Quando il potere calpesta i sogni
Lashio non è solo una città. È diventata simbolo di ciò che accade quando il sogno di libertà viene soffocato dal peso degli interessi geopolitici. I giovani che hanno combattuto e perso la vita per liberarla sono stati traditi due volte: dalla giunta militare e dal silenzio internazionale. Il “non interventismo” cinese, di fatto, ha orchestrato l’abbandono di una delle poche vittorie della democrazia in Myanmar.

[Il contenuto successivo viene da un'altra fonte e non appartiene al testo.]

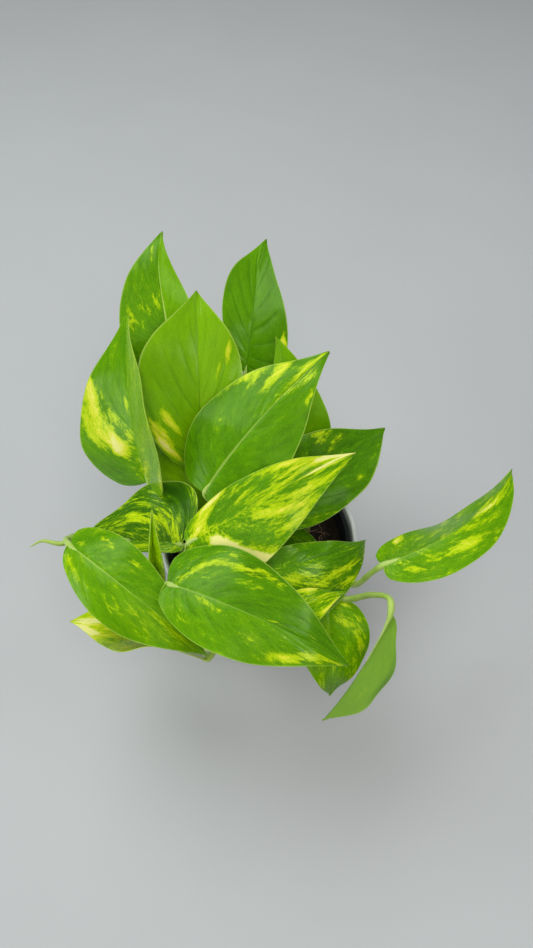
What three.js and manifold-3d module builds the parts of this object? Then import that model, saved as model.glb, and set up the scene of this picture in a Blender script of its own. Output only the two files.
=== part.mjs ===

In questo conflitto dimenticato, la Chiesa cattolica ha alzato più volte la voce, sia in Myanmar che in Vaticano. Papa Francesco ha pregato e parlato apertamente per la pace e la riconciliazione, visitando il Paese nel 2017, ma oggi le immagini di bambini morti e città bombardate interrogano ancora l’umanità intera.
Cosa ci resta?
In un’epoca in cui la politica estera è spesso cieca davanti alla sofferenza, la storia di Lashio ci chiede da che parte stiamo. È il tempo della diplomazia del Vangelo, che ascolta il grido degli ultimi. È il tempo di invocare la pace non come parola astratta, ma come giustizia per chi ha perso tutto, anche la speranza.
E per noi cristiani, europei, occidentali, è il tempo di non chiudere gli occhi. Perché quello che non si sa non si fa. Ma quello che si sa e si ignora, è una colpa.